#### DIRECTIONS
Check each line for the word "scene" and give how many have it. Say nothing else.

#### EXTRACTED RECORDS
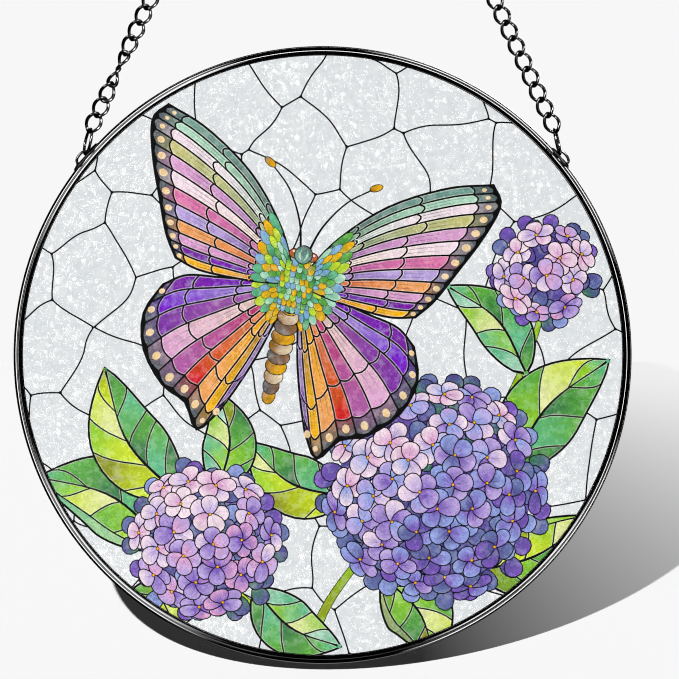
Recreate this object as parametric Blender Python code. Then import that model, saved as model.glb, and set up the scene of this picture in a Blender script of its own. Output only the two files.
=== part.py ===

---

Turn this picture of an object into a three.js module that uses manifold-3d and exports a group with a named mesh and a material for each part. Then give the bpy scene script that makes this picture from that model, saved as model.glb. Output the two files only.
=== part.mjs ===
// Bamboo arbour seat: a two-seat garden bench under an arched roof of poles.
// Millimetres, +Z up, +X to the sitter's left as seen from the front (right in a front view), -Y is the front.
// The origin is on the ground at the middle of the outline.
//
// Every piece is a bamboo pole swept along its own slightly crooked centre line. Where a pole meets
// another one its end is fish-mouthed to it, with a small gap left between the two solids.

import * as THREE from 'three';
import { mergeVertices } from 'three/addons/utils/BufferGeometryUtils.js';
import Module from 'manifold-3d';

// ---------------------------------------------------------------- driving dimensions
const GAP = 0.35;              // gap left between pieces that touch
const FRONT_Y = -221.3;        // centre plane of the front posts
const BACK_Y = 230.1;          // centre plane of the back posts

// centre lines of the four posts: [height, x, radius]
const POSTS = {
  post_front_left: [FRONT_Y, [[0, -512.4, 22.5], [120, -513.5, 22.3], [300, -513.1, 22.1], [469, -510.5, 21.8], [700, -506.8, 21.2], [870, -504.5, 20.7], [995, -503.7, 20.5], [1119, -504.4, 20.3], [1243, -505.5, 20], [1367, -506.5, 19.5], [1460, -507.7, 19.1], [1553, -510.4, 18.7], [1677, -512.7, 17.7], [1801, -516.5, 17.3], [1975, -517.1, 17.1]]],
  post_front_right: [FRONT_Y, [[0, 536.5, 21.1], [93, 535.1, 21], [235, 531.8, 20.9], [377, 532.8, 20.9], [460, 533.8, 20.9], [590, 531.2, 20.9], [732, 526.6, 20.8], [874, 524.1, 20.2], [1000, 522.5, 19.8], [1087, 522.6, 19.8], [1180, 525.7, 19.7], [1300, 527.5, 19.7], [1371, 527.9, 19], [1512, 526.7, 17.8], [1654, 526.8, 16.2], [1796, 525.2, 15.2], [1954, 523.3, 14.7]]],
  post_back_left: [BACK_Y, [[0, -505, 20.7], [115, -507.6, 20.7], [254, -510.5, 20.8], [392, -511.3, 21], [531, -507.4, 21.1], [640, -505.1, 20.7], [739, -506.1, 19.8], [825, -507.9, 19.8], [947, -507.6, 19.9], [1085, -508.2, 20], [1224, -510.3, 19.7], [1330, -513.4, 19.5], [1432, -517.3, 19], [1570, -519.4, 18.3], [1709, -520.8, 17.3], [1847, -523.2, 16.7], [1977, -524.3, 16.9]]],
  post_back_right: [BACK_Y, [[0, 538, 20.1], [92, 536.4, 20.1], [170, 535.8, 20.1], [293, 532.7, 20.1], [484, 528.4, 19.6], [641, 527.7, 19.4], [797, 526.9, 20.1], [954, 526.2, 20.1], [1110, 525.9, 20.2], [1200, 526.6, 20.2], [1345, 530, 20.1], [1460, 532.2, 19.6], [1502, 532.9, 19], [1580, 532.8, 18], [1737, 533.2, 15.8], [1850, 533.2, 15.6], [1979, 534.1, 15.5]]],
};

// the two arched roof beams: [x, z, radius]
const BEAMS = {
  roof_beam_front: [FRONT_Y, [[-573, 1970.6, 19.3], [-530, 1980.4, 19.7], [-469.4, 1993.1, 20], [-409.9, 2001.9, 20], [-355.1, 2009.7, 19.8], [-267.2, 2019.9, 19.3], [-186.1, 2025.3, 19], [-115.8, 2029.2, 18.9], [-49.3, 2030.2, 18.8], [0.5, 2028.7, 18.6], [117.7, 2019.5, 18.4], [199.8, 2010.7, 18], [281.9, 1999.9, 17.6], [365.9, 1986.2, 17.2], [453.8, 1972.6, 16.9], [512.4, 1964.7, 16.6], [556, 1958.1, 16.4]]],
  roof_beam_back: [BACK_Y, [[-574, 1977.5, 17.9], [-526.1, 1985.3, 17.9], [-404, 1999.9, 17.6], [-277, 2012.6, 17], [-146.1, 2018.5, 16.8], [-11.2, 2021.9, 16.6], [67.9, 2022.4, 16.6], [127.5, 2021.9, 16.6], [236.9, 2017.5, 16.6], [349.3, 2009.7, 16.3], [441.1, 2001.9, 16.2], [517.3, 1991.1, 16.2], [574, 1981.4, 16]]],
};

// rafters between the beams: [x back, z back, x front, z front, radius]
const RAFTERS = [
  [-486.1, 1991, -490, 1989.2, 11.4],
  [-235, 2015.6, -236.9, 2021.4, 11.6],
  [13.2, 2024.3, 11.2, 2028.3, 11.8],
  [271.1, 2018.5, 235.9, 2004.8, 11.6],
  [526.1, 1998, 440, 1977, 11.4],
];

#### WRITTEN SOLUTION
2